Torn Curtain, Alfred Hitchcock’s 50th film, starts with a bang-up credit sequence: smoke and fire billow and burn on the left side of the screen, and on the right runs a succession of anguished, often distorted close-ups of faces under great strain, all set to John Addison’s driving, sprightly music. The first few moments sketch in the details of an unheated ship in masterful Hitchcock shorthand, starting with a low thermometer and climaxing with a close-up of a fork plunging into a half-solidified glass of ice water. Hitch then cuts to Paul Newman and Julie Andrews cuddling under the covers. Perhaps this first scene was a private joke alluding to his stars’ chilly lack of chemistry. They’re supposed to be physicists, but they’re even less convincing as scientists than they are as lovers.
The first 45 minutes or so of Torn Curtain are pretty deadly. Newman’s bemused, grumpy indifference to his role is very unattractive, while Andrews’s relentlessly bland niceness makes her the least interesting Hitchcock blonde. Hitch penetrated Doris Day’s cheerfulness in The Man Who Knew Too Much with fascinating results, but he can do nothing with Andrews, who can’t seem to register any thoughts of any kind in close-up after close-up. After a while, you’re reduced to scrutinizing the color scheme for Hitchcockian clues, but the only thing that comes across is Hitchcock’s lack of interest in the Cold War story and the miserable actors (when Newman and Andrews talk in one scene, the rear projection of a cafe behind them actually flickers).
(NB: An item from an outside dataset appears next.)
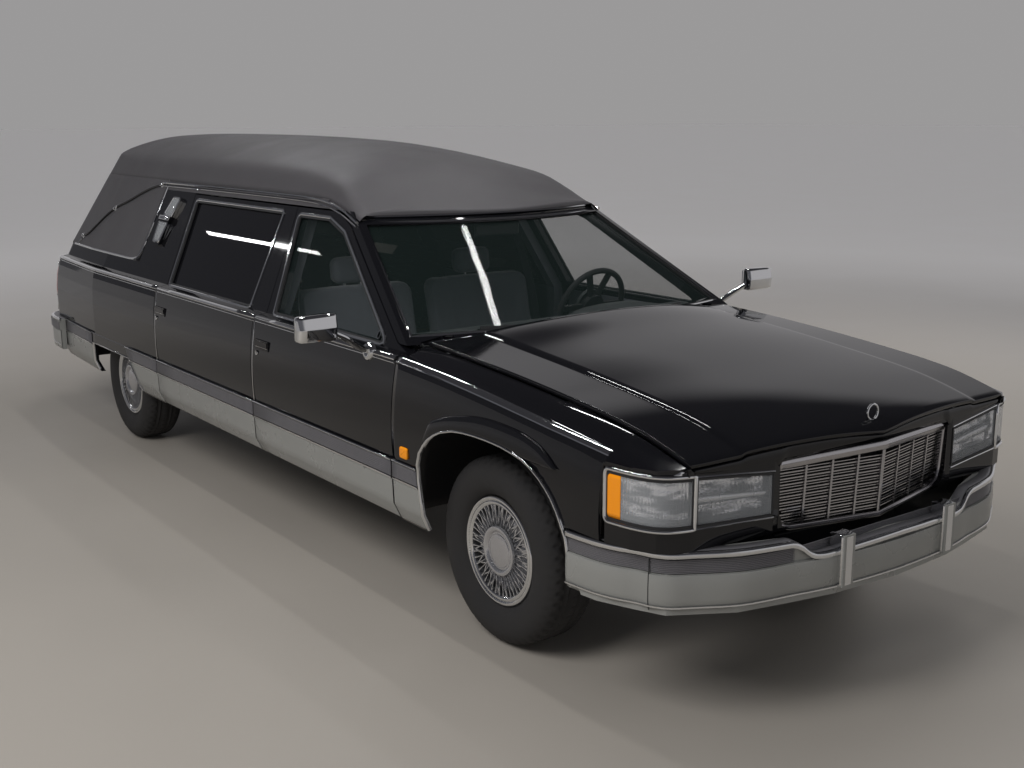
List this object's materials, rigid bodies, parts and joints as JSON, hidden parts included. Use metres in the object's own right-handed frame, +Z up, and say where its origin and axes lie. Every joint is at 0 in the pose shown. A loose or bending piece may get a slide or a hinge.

The whole film is set in cool grays and greens, with Andrews dressed in mustard-yellow suits, a virginal white evening gown and one bright red nightgown that signals the sexuality that she cannot portray. There’s a long sequence on a bus that goes nowhere, and the last 45 minutes consist of an extended chase scene hijacked midway through by Lila Kedrova, who swaggers on like Melina Mercouri’s older sister. As a Polish aristocrat desperate to defect to America, Kedrova seems to think she’s going to steal the film, but her insultingly obvious hamming only adds to its many problems.
Torn Curtain is not a total disaster, though. In between the first and second halves of this hopeless project there is a lengthy sequence set on a farm that stands with the best of Hitchcock’s work. Newman’s spying has been found out by Gromek (Wolfgang Kieling), his burly bodyguard. For what feels like an eternity, Newman and his contact (Carolyn Conwell, a Liv Ullmann look-a-like) try to kill this large fellow. As Newman chokes Kieling and tries to hold him still, Conwell throws a pot of hot food at him, plunges a knife in his throat, and slams a shovel against his legs. Finally, she and Newman drag him over to her oven and gas him—a last resort, a final solution. From overhead, we see Kieling’s big, rough hands flutter softly as he loses his life.
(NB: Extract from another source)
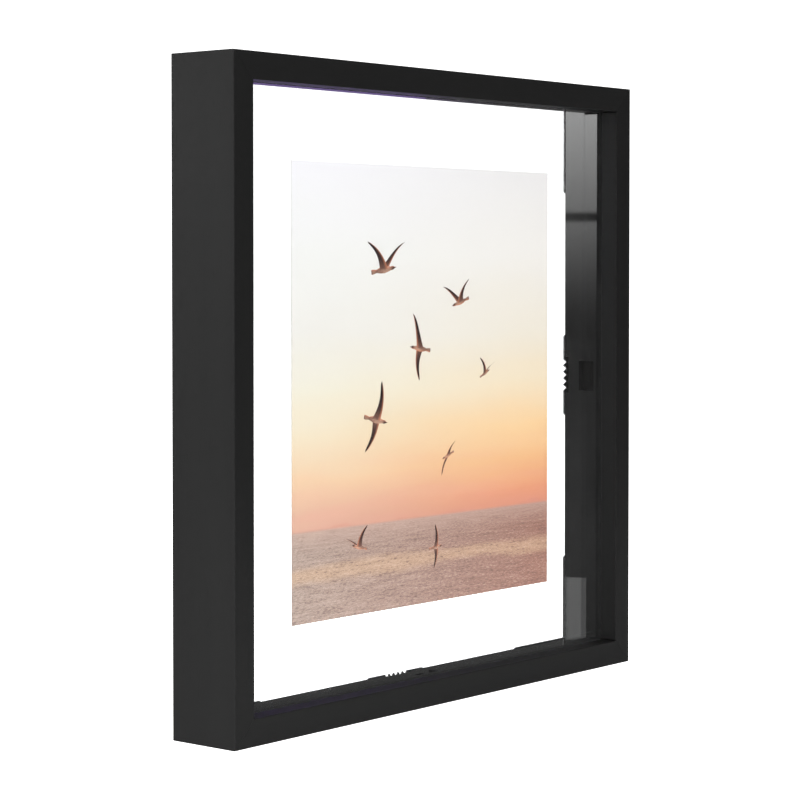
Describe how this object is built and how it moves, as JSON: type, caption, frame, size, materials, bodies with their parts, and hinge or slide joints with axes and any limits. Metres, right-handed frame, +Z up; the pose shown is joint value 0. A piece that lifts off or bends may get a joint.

For about six months after World War II, steel-nerved Hitchcock was asked to edit together a documentary film about concentration camp atrocities using actual footage taken at the liberation of the camps. When he was finished, the movie was so upsetting that it was shelved, and only shown later on television in the ‘80s. The gruesome knowledge Hitchcock picked up during those six months comes rushing in during the murder scene on the farm; the sequence is so strong that it completely overwhelms and obliterates everything else around it. Hitchcock wanted to have Newman confronted with Kieling’s brother, but gave up on this idea, feeling it would alienate the audience’s sympathy for the character. This hedging explains why Torn Curtain, which was a commercial success because of the drawing power of its stars, is an artistic flop, save for that harrowing scene on a German farm equipped with a gas oven.
The ice-cold color looks crisp, though some scenes are a little grainy. The sound levels vary, with a tendency toward sudden loudness.
A rather defensive featurette, "Torn Curtain Rising," takes us through the various scenes academically, pointing out Hitchcock touches. Much more valuable is a clutch of scenes with Bernard Herrmann's original score (Hitchcock was unhappy with it, fired Herrmann, and engaged John Addison). Hitch had a point: Herrmann's score seems weak under the credits, and out of place in the farmhouse murder scene. Elsewhere, though, Herrmann's music adds a kind of seriousness to minor scenes. If he had written a better credits suite, and let the murder play out in silence, the whole film could have been enriched by his score. Addison's work is not negligible, but it does have its cutesy side. There is also a trailer and production photographs.
A poor Hitchcock film with one set piece perfect for anthologies.